4Saint-John Perse avait abandonné la poésie en 1924 après la publication d’Anabase, pour se consacrer à sa carrière politique. En 1940, destitué, exilé aux États-Unis, Alexis Leger reprend son œuvre. C’est dans ces années de retour à la création qu’il lit et relit énormément notamment des philosophes et des essayistes. Renée Ventresque rappelle que le jeune Leger avait suivi des cours de philosophie à l’université de Bordeaux et avait lu les Eléates, les Alexandrins, ainsi que Spinoza, Nietzsche ; elle montre combien la lecture de jeunesse d’Emerson a marqué Leger et contribué à la création des poèmes américains comme Vents. Ainsi, Saint-John Perse partage avec le philosophe américain la valorisation de l’intuition, la foi dans le progrès, le rejet d’une vision du monde fondée sur le matérialisme, le vœu de renouement entre l’homme et l’univers, le concept de self reliance (confiance en soi). Les Sept essais d’Emerson sont un des rares livres portant le nom d’Alexis Leger. Le poète a lu ce livre dans sa jeunesse, vers 1908, et en a parlé passionnément à ses amis et correspondants Gabriel Frizeau et Paul Claudel. Il écrit à Claudel en décembre 1908 : « Emerson prononce le mot libérateur, il y a soixante ans. »
5C’est notamment le panthéisme et le lyrisme de l’auteur de «L’ âme suprême » que Saint-John Perse reprend dans son œuvre, notamment dans Anabase et Vents. Il reprend également à Emerson l’image du poète vates que l’on retrouve dans Vents, où le poète lit « aux vasques du futur ». Cependant, la lecture d’Emerson n’est pas une lecture admirative et respectueuse du texte : sur son exemplaire des Sept essais, Leger a rayé certains passages : refusant le ton puritain du philosophe transcendantaliste, il barre le mot « vertu », le remplace, retouche le texte.
6Mais Saint-John Perse éprouve une certaine gêne à retracer sa généalogie intellectuelle : dans la biographie qu’il a rédigée pour la Pléiade qui réécrit la vie de l’auteur et tend presque à l’autofiction à certains passages, il ne mentionne aucune des lectures indiquées comme formatrices par sa bibliothèque : il n’évoque ni Emerson, ni Whitman, ni Nietzsche.
7Autre grand oublié dans la biographie de la Pléiade : Léon Bloy, lu passionnément par Leger au début du XXe siècle.
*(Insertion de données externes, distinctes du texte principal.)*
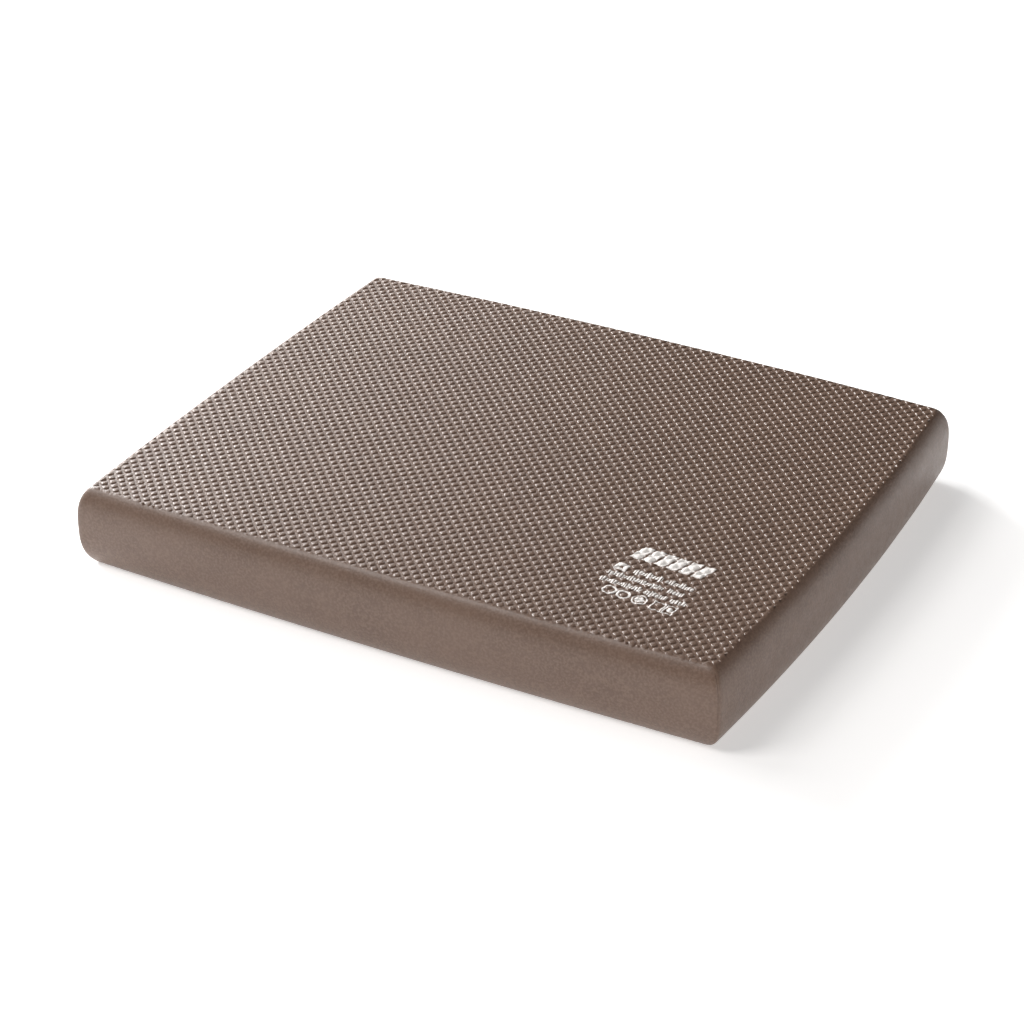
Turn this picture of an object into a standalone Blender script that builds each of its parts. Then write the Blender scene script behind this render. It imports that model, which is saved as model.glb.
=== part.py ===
"""Balance pad: a low cushion of closed-cell foam that a person stands on.

The foam core has a denser skin all round. The skin is in the six regions that differ in surface and
meet at a visible line: a studded skin above and below, and four smooth walls that bulge outwards and
meet at mitred corners. Three printed areas lie in the upper skin, near its front right corner.

Metres, +Z up. The origin is the centre of the underside, +X runs along the long sides, and -Y is the front.
"""

import math

import bmesh
import bpy
from mathutils import Matrix, Vector

# Overall size, at the widest outline, half way up the walls.
LENGTH = 0.500
WIDTH = 0.410
HEIGHT = 0.060

# Plan outline: each side bows out in its middle, by this much over its corners.
SHORT_SIDE_BOW = 0.006
LONG_SIDE_BOW = 0.004
CORNER_RADIUS = 0.006

# Wall profile: from its widest point the wall curves in to the flat faces above and below.
SHOULDER_INSET = 0.0094
SHOULDER_SQUARENESS = 3.0
SHOULDER_ROUNDNESS = 1.4

# Skins.
WALL_SKIN = 0.003
FACE_SKIN = 0.004
WALL_EDGE_HEIGHT = 0.058
WALL_EDGE_WIDTH = 0.0015
GAP = 0.0003

# The print is a block near the front right corner, turned a little against the edges.
# Each area of it has a centre along and across the block, a length and a width.
PRINT_CENTRE = Vector((0.159, -0.1235))
PRINT_TURN = math.radians(-4.4)
PRINTED_AREAS = {
    "print_mark": (-0.0015, 0.0307, 0.060, 0.022),
    "print_lines": (0.0, -0.0003, 0.064, 0.028),
    "print_icons": (0.0028, -0.0217, 0.056, 0.012),
}
INK_THICKNESS = 0.0003
INK_POCKET_DEPTH = 2 * GAP
INK_CORNER_RADIUS = 0.002

# Resolution.
SIDE_SEGMENTS = 6
HALF_CORNER_SEGMENTS = 3
WALL_SEGMENTS = 10
SHOULDER_SEGMENTS = 3

FOAM_COLOUR = (0.19, 0.15, 0.125, 1)
SKIN_COLOUR = (0.17, 0.135, 0.11, 1)
INK_COLOUR = (0.75, 0.73, 0.71, 1)


def clear_scene():
    for obj in list(bpy.data.objects):
        bpy.data.objects.remove(obj, do_unlink=True)


def material(name, colour, roughness):
    made = bpy.data.materials.new(name)
    made.use_nodes = True
    shader = made.node_tree.nodes["Principled BSDF"]
    shader.inputs["Base Color"].default_value = colour
    shader.inputs["Roughness"].default_value = roughness
    shader.inputs["Metallic"].default_value = 0
    return made


def add_object(name, bm, look):
    bmesh.ops.recalc_face_normals(bm, faces=bm.faces)
    if bm.calc_volume(signed=True) < 0:
        bmesh.ops.reverse_faces(bm, faces=bm.faces)
    mesh = bpy.data.meshes.new(name)
    bm.to_mesh(mesh)
    bm.free()
    mesh.materials.append(look)
    mesh.shade_smooth()
    mesh.set_sharp_from_angle(angle=math.radians(35))
    obj = bpy.data.objects.new(name, mesh)
    bpy.context.scene.collection.objects.link(obj)
    return obj


def inset_at(z):
    """How far the outside is in from the widest outline, at height z."""
    level = abs(2 * z / HEIGHT - 1)
    fullness = max(0.0, 1 - level**SHOULDER_SQUARENESS) ** (1 / SHOULDER_ROUNDNESS)
    return SHOULDER_INSET * (1 - fullness)


def half_corner(centre, radius, start):
    """Points on an eighth of a circle, from the angle start, in degrees, up to but without its end."""
    step = 45 / HALF_CORNER_SEGMENTS
    angles = [math.radians(start + step * i) for i in range(HALF_CORNER_SEGMENTS)]
    return [centre + radius * Vector((math.cos(a), math.sin(a))) for a in angles]


def side_points(side, inset, radius):
    """One side of the plan outline, counterclockwise from mitre to mitre. Side 0 is the front, 1 the right."""
    along = (LENGTH, WIDTH)[side % 2] / 2 - inset - (SHORT_SIDE_BOW, LONG_SIDE_BOW)[side % 2]
    out = (WIDTH, LENGTH)[side % 2] / 2 - inset
    bow = (LONG_SIDE_BOW, SHORT_SIDE_BOW)[side % 2]
    reach = along - radius
    arc_centre = Vector((reach, radius + bow - out))
    points = half_corner(Vector((-arc_centre.x, arc_centre.y)), radius, 225)
    for i in range(SIDE_SEGMENTS + 1):
        share = 2 * i / SIDE_SEGMENTS - 1
        points.append(Vector((share * reach, bow * share**2 - out)))
    points += half_corner(arc_centre, radius, 270)[1:]
    points.append(arc_centre + radius * Vector((math.sqrt(0.5), -math.sqrt(0.5))))
    turn = math.radians(90 * side)
    cos, sin = math.cos(turn), math.sin(turn)
    return [Vector((cos * p.x - sin * p.y, sin * p.x + cos * p.y)) for p in points]


def outline(inset, radius):
    return [p for side in range(4) for p in side_points(side, inset, radius)[:-1]]


def lofted(rings):
    """A closed body through rings of as many points each, with flat ends."""
    bm = bmesh.new()
    made = [[bm.verts.new(point) for point in points] for points in rings]
    for lower, upper in zip(made, made[1:]):
        for i in range(len(lower)):
            bm.faces.new((lower[i - 1], lower[i], upper[i], upper[i - 1]))
    bm.faces.new(made[0])
    bm.faces.new(made[-1])
    return bm


def level_ring(inset, radius, z):
    return [(p.x, p.y, z) for p in outline(inset, radius)]


def core_heights():
    """Heights for the core, close together at the shoulders where the outside curves most."""
    half = HEIGHT / 2 - FACE_SKIN - GAP
    steps = [math.sin(math.pi * (i / WALL_SEGMENTS - 0.5)) for i in range(WALL_SEGMENTS + 1)]
    return [HEIGHT / 2 + half * s for s in steps]


def make_core():
    depth = WALL_SKIN + GAP
    rings = [level_ring(inset_at(z) + depth, CORNER_RADIUS - depth, z) for z in core_heights()]
    add_object("foam_core", lofted(rings), material("foam_core", FOAM_COLOUR, 0.85))


def wall_profile():
    """The wall's closed section, as pairs of depth behind the widest outline and height."""
    low = HEIGHT - WALL_EDGE_HEIGHT
    outer = [low, *core_heights(), WALL_EDGE_HEIGHT]
    edge = inset_at(WALL_EDGE_HEIGHT)
    section = [(inset_at(z), z, False) for z in outer]
    section.append((edge + WALL_EDGE_WIDTH, WALL_EDGE_HEIGHT, True))
    section += [(inset_at(z) + WALL_SKIN, z, True) for z in reversed(core_heights())]
    section.append((edge + WALL_EDGE_WIDTH, low, True))
    return section


def make_wall(name, side):
    """A wall is the section swept along its side, with each end drawn back half a gap from the mitre."""
    strips = []
    for inset, z, inner in wall_profile():
        radius = CORNER_RADIUS - (WALL_SKIN if inner else 0)
        strips.append([(p.x, p.y, z) for p in side_points(side, inset, radius)])
    rings = [[Vector(strip[i]) for strip in strips] for i in range(len(strips[0]))]
    for end, direction in ((0, 1), (-1, -1)):
        turn = math.radians(90 * side - direction * 45)
        back = Vector((math.cos(turn), math.sin(turn), 0)) * direction * GAP / 2
        rings[end] = [point + back for point in rings[end]]
    add_object(name, lofted(rings), material(name, SKIN_COLOUR, 0.6))


def face_rings():
    """Rings of the upper skin: a plug inside the walls, and over it a lip out to the shoulder."""
    plug = inset_at(WALL_EDGE_HEIGHT) + WALL_EDGE_WIDTH + GAP
    plug_radius = CORNER_RADIUS - WALL_SKIN
    lip = WALL_EDGE_HEIGHT + GAP
    rings = [level_ring(plug, plug_radius, z) for z in (HEIGHT - FACE_SKIN, lip)]
    for i in range(SHOULDER_SEGMENTS + 1):
        z = HEIGHT - (HEIGHT - lip) * (1 - i / SHOULDER_SEGMENTS) ** 2
        rings.append(level_ring(inset_at(z), CORNER_RADIUS, z))
    return rings


def print_plate(area, margin, bottom, top):
    """A flat plate with rounded corners over a printed area."""
    along, across, length, width = area
    radius = INK_CORNER_RADIUS + margin
    x = length / 2 + margin - radius
    y = width / 2 + margin - radius
    points = []
    for corner, (sx, sy) in enumerate(((1, 1), (-1, 1), (-1, -1), (1, -1))):
        for i in range(HALF_CORNER_SEGMENTS + 1):
            angle = math.radians(90 * (corner + i / HALF_CORNER_SEGMENTS))
            arc = radius * Vector((math.cos(angle), math.sin(angle)))
            point = Vector((along + sx * x, across + sy * y)) + arc
            point.rotate(Matrix.Rotation(PRINT_TURN, 2))
            points.append(PRINT_CENTRE + point)
    return lofted([[(p.x, p.y, z) for p in points] for z in (bottom, top)])


def make_upper_skin():
    skin = add_object("top_skin", lofted(face_rings()), material("top_skin", SKIN_COLOUR, 0.65))
    for name, area in PRINTED_AREAS.items():
        pocket = print_plate(area, GAP, HEIGHT - INK_POCKET_DEPTH, HEIGHT + GAP)
        cutter = add_object(f"{name}_pocket", pocket, material(f"{name}_pocket", INK_COLOUR, 0.5))
        cutter.hide_render = True
        cutter.display_type = "WIRE"
        cut = skin.modifiers.new(cutter.name, "BOOLEAN")
        cut.operation = "DIFFERENCE"
        cut.object = cutter


def make_lower_skin():
    rings = [[(x, y, HEIGHT - z) for x, y, z in points] for points in reversed(face_rings())]
    add_object("bottom_skin", lofted(rings), material("bottom_skin", SKIN_COLOUR, 0.65))


def make_prints():
    for name, area in PRINTED_AREAS.items():
        plate = print_plate(area, 0, HEIGHT - INK_THICKNESS, HEIGHT)
        add_object(name, plate, material(name, INK_COLOUR, 0.5))


def main():
    clear_scene()
    make_core()
    for side, name in enumerate(("front_wall_skin", "right_wall_skin", "back_wall_skin", "left_wall_skin")):
        make_wall(name, side)
    make_upper_skin()
    make_lower_skin()
    make_prints()


main()
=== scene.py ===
"""The looks of a foam balance pad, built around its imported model.

The pad is one moulding of closed-cell foam. Its upper and lower faces are embossed with rows of small
studs, its four walls are smooth, bulge outwards and meet at mitred corners, and a small block of
white print lies near the front right corner.

Metres, +Z up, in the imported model's frame: +X runs along the long sides, and -Y is the front.
"""

import math

import bmesh
import bpy
import numpy as np
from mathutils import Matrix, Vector
from mathutils.geometry import delaunay_2d_cdt


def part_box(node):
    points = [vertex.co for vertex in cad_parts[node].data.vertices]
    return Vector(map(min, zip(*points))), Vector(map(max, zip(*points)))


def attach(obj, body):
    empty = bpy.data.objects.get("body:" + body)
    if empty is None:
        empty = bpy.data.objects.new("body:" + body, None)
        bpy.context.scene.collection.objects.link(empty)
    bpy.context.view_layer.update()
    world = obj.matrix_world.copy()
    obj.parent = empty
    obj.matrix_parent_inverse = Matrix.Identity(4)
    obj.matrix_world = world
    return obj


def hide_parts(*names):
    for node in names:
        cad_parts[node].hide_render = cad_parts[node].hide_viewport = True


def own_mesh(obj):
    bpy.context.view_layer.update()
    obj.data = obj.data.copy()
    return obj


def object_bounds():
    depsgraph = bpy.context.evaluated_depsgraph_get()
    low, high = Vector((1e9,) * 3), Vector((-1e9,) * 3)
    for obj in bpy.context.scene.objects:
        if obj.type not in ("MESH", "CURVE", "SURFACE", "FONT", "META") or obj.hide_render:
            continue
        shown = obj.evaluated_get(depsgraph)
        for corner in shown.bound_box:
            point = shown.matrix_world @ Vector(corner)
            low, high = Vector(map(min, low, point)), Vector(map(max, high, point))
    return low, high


MM = 0.001
SEED = 7

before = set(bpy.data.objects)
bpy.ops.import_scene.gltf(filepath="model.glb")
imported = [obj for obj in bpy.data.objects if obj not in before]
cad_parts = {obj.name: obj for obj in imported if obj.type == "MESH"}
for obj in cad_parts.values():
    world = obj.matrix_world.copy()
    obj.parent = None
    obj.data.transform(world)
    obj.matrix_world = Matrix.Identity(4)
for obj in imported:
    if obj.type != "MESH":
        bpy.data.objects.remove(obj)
CAD_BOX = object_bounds()
LENGTH, WIDTH, HEIGHT = CAD_BOX[1] - CAD_BOX[0]
WALL_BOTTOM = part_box("front_wall_skin")[0].z
WALL_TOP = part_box("front_wall_skin")[1].z
CORE_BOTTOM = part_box("foam_core")[0].z
CORE_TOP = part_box("foam_core")[1].z

# The plan outline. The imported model's own bows place the corners, and between them each side has a bow
# that is a little uneven, counterclockwise from the front.
SHORT_SIDE_BOW = 6 * MM
LONG_SIDE_BOW = 4 * MM
SIDE_BOWS = (3.4 * MM, 7.5 * MM, 6.0 * MM, 3.2 * MM)
CORNER_RADIUS = 9 * MM
CORNER_TURN = math.radians(28)
CORNER_SPACING = 1.6

# The wall's profile, and how thick the skins are.
SHOULDER_INSET = 9.4 * MM
SHOULDER_SQUARENESS = 3.0
SHOULDER_ROUNDNESS = 1.4
WALL_SKIN = 3 * MM
WALL_EDGE_WIDTH = 1.5 * MM
FACE_SKIN = 4 * MM
CORE_CLEARANCE = 0.3 * MM
LIP_CLEARANCE = 0.05 * MM
LIP_WIDTH = 0.5 * MM

# Edges sharper than these aren't shaded smooth.
WALL_SHARP = math.radians(50)
FACE_SHARP = math.radians(75)

# Resolution of the outline, of the wall's section and of the core.
SIDE_STEPS = (100, 84)
HALF_CORNER_STEPS = 8
SECTION_STEPS = 40
INNER_STEPS = 6
CORE_STEPS = 12
CORE_THINNING = 4

# The waviness of the walls, which fades out towards their edges.
WAVE_HEIGHT = 0.12 * MM
WAVE_FADE = 6 * MM

# The seam where two walls meet: a fine groove, and a hair of room between them.
SEAM_DEPTH = 0.8 * MM
SEAM_WIDTH = 0.45 * MM
SEAM_FADE = 2.5 * MM
SEAM_GAP = 0.04 * MM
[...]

Dans sa correspondance avec Gabriel Frizeau, il écrit : « Cet homme a son génie, comme un possédé, par éclats. ». Bloy et Barbey d’Aurevilly le séduisent par leur extrémisme et leur style flamboyant ; mais Bloy devient un personnage gênant pour Saint-John Perse par son catholicisme intransigeant et ses positions politiques et Saint-John Perse ne le place plus dans son panthéon littéraire. On voit que Saint-John Perse n’hésite pas à remodeler sa biographie pour construire une image de soi valorisée et orientée.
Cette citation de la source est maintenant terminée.